Using the listing below, set down each line from the line containing "Write part 2" through the line containing "imported = [obj", both ends included, exactly and with nothing added.

▸ Dataset:
════════════════════

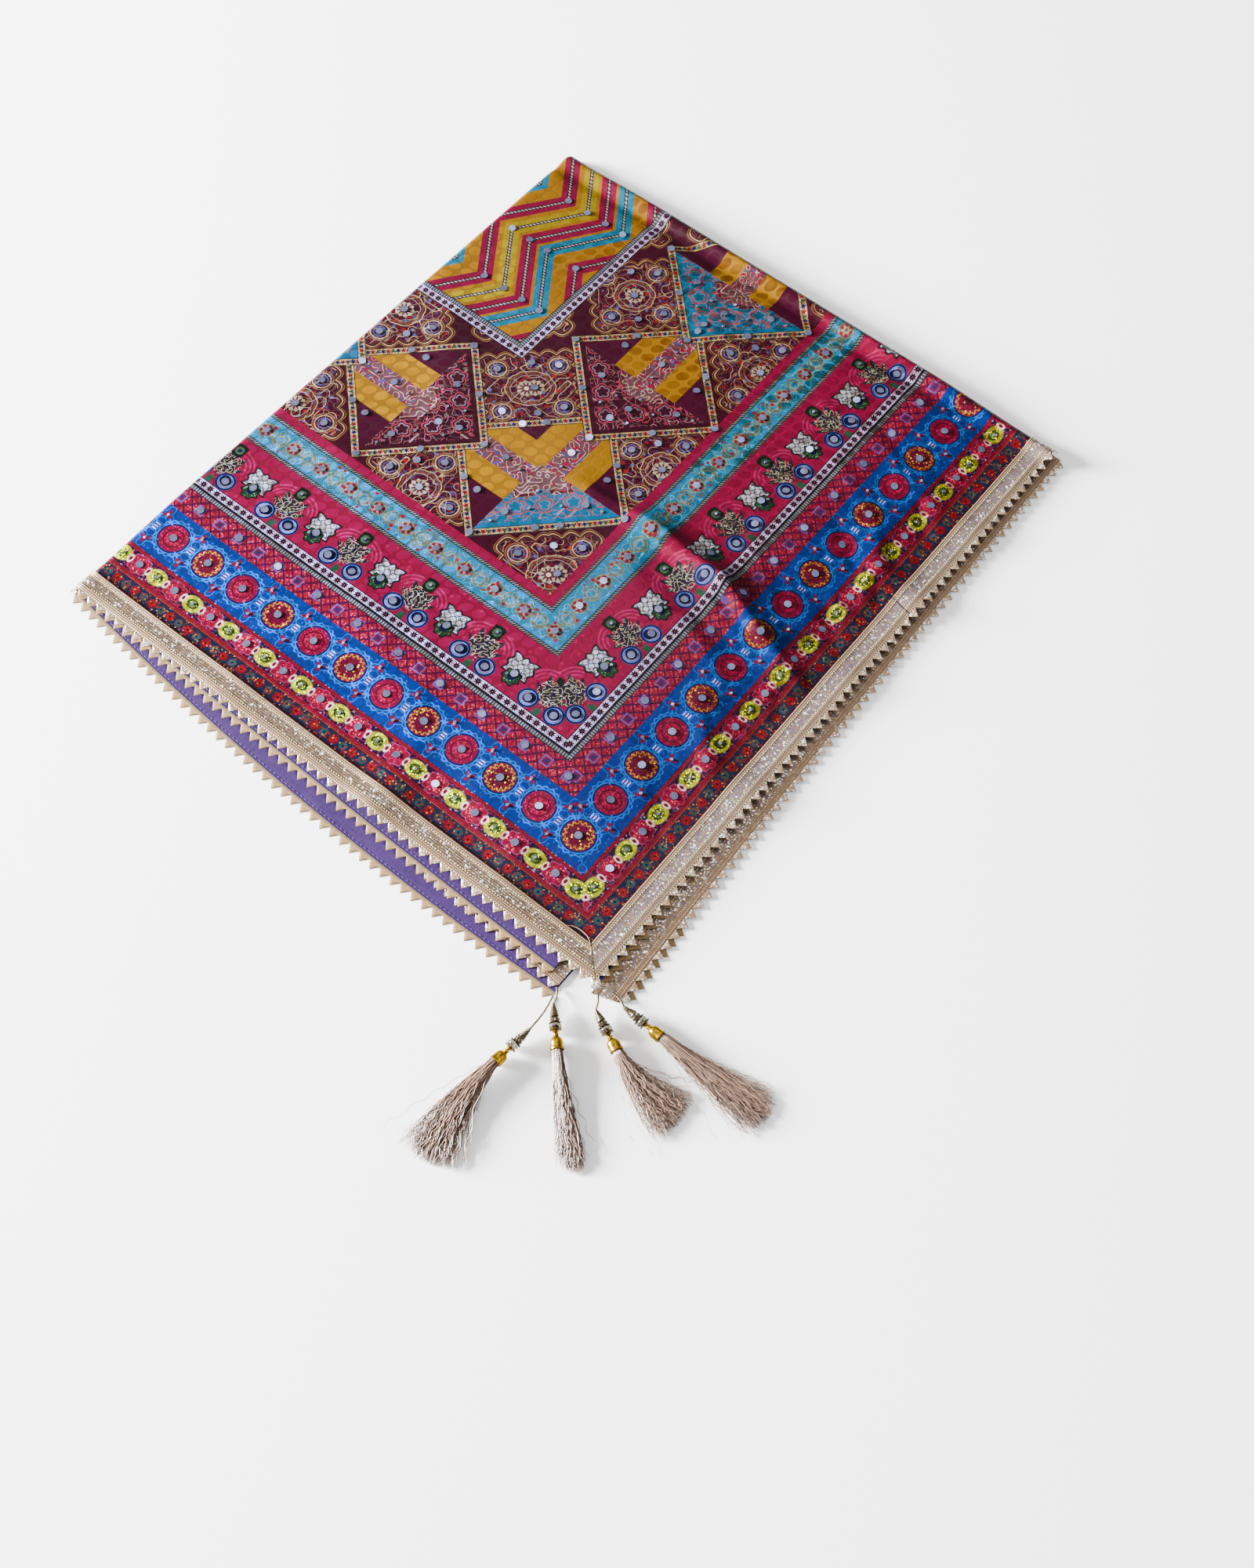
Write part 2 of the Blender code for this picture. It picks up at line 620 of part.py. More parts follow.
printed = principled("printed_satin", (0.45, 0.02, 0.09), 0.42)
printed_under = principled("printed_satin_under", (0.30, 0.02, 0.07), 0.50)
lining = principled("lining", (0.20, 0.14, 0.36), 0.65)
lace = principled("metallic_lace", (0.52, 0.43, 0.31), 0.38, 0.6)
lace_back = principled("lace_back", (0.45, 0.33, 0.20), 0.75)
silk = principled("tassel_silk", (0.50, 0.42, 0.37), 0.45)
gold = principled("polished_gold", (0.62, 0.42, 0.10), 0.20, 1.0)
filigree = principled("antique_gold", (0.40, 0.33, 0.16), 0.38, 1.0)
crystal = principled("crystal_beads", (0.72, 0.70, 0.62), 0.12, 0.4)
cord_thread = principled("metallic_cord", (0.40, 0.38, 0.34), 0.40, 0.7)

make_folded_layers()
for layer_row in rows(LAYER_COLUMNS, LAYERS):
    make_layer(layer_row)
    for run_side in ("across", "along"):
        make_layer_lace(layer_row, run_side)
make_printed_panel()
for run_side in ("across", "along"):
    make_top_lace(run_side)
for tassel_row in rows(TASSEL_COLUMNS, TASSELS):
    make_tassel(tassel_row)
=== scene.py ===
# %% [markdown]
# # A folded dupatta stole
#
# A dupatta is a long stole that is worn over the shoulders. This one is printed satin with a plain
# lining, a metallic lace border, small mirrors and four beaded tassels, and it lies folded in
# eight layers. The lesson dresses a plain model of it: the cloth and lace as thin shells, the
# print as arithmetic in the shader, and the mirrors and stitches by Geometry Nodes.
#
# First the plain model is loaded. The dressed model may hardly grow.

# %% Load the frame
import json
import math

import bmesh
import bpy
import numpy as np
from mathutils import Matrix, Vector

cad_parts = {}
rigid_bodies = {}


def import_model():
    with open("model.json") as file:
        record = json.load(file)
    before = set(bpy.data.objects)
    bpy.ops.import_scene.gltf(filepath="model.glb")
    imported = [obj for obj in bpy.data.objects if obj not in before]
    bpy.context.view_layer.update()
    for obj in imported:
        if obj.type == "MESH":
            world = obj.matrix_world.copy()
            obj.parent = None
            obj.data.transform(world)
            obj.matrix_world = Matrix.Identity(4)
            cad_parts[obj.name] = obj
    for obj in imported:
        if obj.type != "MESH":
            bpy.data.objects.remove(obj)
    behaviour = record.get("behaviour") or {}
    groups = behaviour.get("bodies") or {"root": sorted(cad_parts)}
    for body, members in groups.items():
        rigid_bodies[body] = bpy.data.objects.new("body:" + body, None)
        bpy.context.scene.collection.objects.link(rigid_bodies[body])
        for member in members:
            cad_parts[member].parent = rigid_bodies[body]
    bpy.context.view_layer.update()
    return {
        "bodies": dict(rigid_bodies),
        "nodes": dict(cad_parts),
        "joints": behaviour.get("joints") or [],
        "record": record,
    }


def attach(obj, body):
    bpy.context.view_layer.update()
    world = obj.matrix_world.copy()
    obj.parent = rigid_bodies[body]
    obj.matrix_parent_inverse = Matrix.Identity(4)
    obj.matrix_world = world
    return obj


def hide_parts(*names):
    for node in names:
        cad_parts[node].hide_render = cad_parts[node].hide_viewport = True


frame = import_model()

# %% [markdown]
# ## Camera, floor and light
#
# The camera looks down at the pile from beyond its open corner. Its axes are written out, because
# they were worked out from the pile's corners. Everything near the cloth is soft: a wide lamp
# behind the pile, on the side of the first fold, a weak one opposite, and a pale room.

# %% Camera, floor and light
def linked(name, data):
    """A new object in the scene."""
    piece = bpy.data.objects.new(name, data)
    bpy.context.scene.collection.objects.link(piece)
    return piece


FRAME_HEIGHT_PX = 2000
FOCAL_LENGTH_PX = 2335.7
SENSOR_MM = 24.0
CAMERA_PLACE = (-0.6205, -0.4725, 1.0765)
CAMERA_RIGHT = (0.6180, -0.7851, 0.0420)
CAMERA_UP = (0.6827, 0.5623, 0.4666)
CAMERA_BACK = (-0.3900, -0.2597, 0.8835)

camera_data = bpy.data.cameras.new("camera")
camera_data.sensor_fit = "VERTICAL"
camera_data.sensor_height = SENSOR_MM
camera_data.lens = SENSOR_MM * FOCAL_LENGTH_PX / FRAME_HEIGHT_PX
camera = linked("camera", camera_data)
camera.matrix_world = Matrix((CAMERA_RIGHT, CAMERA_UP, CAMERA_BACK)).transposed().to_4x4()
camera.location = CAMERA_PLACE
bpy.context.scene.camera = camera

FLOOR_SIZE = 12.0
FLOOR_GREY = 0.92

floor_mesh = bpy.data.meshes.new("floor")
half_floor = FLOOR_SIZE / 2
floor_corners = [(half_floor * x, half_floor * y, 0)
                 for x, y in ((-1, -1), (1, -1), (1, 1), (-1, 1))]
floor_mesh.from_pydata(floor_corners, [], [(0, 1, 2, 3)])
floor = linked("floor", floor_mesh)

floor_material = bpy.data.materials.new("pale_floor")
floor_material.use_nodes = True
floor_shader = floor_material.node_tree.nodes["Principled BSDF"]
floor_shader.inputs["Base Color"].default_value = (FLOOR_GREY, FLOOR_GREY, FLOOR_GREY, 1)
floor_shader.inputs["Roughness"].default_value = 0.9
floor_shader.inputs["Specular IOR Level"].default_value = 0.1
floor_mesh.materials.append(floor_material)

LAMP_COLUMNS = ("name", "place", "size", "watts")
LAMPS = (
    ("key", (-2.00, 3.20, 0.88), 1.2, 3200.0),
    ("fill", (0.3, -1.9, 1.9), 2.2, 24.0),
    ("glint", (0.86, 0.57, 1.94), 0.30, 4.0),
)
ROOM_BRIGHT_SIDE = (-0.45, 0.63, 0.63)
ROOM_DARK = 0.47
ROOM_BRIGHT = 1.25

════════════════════

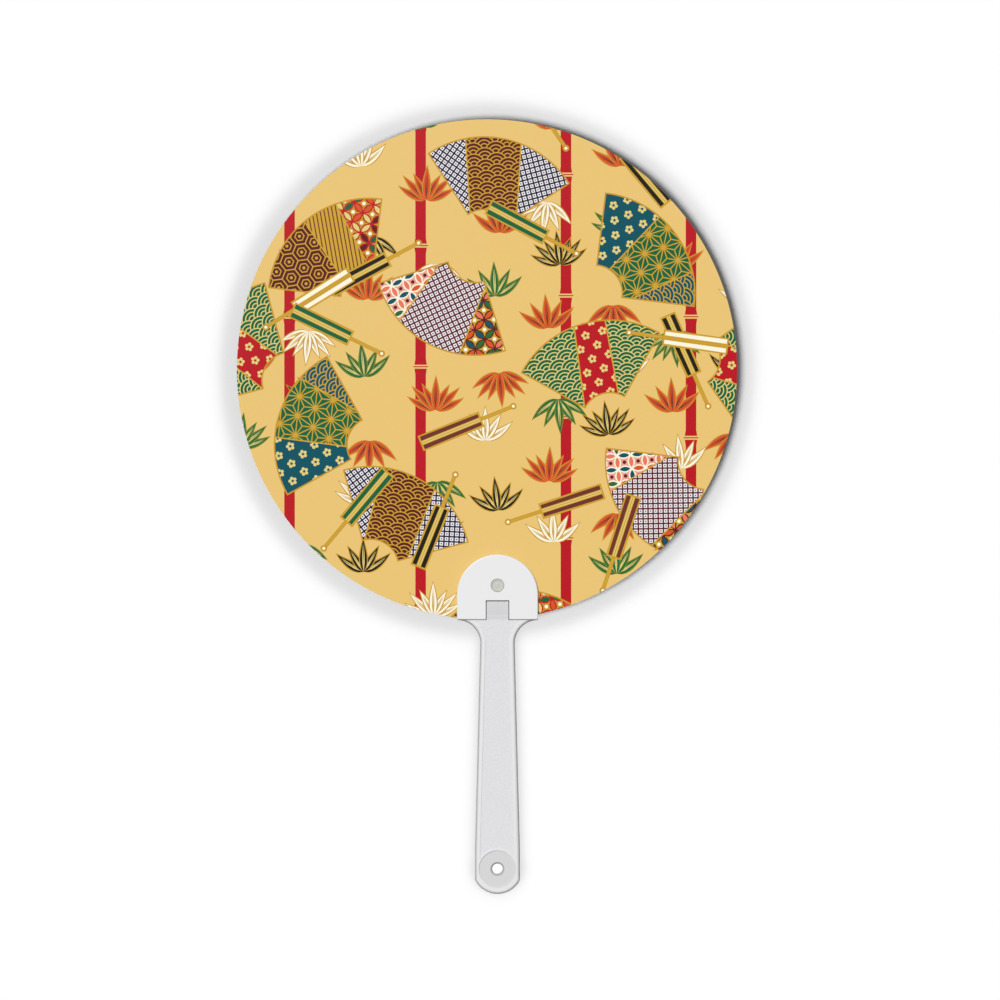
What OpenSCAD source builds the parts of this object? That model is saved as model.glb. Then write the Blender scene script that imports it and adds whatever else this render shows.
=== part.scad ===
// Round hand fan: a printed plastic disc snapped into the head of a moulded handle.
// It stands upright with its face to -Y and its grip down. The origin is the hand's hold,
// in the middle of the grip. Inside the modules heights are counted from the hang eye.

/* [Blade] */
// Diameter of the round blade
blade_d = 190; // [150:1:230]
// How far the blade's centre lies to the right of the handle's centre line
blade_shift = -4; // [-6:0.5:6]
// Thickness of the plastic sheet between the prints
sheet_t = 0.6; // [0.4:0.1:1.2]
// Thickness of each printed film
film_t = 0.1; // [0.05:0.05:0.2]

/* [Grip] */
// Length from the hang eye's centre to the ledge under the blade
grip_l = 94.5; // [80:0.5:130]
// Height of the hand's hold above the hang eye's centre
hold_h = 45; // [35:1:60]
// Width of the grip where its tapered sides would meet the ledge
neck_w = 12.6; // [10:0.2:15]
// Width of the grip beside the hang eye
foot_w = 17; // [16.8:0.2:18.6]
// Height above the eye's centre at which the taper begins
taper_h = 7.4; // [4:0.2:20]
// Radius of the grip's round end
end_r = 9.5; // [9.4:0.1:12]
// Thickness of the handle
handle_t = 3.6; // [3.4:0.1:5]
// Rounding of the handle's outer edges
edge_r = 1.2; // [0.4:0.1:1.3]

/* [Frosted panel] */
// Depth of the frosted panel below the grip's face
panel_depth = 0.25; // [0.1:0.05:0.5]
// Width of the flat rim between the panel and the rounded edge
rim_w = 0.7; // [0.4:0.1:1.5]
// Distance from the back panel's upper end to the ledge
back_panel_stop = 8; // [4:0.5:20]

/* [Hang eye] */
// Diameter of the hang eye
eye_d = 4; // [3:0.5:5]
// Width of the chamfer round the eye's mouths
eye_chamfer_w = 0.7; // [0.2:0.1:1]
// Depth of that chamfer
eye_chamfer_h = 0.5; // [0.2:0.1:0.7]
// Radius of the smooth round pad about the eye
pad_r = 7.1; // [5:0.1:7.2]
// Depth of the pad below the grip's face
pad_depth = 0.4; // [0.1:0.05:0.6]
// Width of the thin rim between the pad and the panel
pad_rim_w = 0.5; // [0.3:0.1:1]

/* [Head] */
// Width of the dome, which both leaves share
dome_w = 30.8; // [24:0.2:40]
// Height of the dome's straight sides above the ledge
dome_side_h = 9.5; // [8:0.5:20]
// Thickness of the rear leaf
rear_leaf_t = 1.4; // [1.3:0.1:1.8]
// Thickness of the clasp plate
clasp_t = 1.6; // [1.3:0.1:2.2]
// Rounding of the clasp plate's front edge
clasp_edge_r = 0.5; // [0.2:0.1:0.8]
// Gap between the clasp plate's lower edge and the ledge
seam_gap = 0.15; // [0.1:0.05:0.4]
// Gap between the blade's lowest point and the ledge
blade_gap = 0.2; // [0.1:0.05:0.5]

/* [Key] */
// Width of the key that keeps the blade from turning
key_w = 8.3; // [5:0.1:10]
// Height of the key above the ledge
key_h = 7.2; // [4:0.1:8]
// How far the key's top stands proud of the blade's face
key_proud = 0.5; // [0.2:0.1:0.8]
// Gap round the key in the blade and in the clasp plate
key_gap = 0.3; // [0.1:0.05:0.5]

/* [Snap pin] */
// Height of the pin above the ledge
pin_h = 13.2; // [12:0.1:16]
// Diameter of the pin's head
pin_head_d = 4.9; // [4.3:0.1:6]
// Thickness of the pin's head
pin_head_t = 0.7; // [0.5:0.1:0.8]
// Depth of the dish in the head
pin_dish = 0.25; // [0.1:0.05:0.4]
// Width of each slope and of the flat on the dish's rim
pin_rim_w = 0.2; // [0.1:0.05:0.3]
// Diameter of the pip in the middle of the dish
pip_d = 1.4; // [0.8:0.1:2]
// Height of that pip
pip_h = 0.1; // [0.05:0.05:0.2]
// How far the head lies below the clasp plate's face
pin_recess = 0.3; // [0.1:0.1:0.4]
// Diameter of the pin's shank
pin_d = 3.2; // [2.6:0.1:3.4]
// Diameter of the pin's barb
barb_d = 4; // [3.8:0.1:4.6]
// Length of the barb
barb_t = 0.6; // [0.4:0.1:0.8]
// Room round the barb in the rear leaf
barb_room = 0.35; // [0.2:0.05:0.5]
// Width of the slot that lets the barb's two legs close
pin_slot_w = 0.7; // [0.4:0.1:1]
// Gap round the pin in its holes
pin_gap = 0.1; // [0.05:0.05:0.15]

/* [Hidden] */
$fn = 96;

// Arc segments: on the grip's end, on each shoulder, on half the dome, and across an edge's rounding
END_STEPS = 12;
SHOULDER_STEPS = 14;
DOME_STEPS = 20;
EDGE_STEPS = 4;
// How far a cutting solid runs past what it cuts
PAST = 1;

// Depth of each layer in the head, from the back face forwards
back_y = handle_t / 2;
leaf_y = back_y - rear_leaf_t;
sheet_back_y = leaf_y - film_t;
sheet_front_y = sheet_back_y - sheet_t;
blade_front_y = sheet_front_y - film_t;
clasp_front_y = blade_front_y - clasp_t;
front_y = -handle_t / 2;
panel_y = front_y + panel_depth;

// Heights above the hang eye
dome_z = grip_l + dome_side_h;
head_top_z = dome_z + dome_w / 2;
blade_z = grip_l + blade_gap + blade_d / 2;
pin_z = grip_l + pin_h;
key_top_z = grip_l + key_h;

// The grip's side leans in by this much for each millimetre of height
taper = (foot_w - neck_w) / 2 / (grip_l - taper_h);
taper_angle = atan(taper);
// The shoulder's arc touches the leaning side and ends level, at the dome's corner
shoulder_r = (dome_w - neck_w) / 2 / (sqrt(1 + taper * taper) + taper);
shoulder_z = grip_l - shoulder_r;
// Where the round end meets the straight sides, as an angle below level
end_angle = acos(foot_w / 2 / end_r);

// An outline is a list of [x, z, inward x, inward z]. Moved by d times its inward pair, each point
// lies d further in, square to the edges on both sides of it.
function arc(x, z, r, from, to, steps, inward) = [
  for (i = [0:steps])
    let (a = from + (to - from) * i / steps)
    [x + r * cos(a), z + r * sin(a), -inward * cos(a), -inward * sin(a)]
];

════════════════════

▸ Written response:
Write part 2 of the Blender code for this picture. It picks up at line 620 of part.py. More parts follow.
printed = principled("printed_satin", (0.45, 0.02, 0.09), 0.42)
printed_under = principled("printed_satin_under", (0.30, 0.02, 0.07), 0.50)
lining = principled("lining", (0.20, 0.14, 0.36), 0.65)
lace = principled("metallic_lace", (0.52, 0.43, 0.31), 0.38, 0.6)
lace_back = principled("lace_back", (0.45, 0.33, 0.20), 0.75)
silk = principled("tassel_silk", (0.50, 0.42, 0.37), 0.45)
gold = principled("polished_gold", (0.62, 0.42, 0.10), 0.20, 1.0)
filigree = principled("antique_gold", (0.40, 0.33, 0.16), 0.38, 1.0)
crystal = principled("crystal_beads", (0.72, 0.70, 0.62), 0.12, 0.4)
cord_thread = principled("metallic_cord", (0.40, 0.38, 0.34), 0.40, 0.7)

make_folded_layers()
for layer_row in rows(LAYER_COLUMNS, LAYERS):
    make_layer(layer_row)
    for run_side in ("across", "along"):
        make_layer_lace(layer_row, run_side)
make_printed_panel()
for run_side in ("across", "along"):
    make_top_lace(run_side)
for tassel_row in rows(TASSEL_COLUMNS, TASSELS):
    make_tassel(tassel_row)
=== scene.py ===
# %% [markdown]
# # A folded dupatta stole
#
# A dupatta is a long stole that is worn over the shoulders. This one is printed satin with a plain
# lining, a metallic lace border, small mirrors and four beaded tassels, and it lies folded in
# eight layers. The lesson dresses a plain model of it: the cloth and lace as thin shells, the
# print as arithmetic in the shader, and the mirrors and stitches by Geometry Nodes.
#
# First the plain model is loaded. The dressed model may hardly grow.

# %% Load the frame
import json
import math

import bmesh
import bpy
import numpy as np
from mathutils import Matrix, Vector

cad_parts = {}
rigid_bodies = {}


def import_model():
    with open("model.json") as file:
        record = json.load(file)
    before = set(bpy.data.objects)
    bpy.ops.import_scene.gltf(filepath="model.glb")
    imported = [obj for obj in bpy.data.objects if obj not in before]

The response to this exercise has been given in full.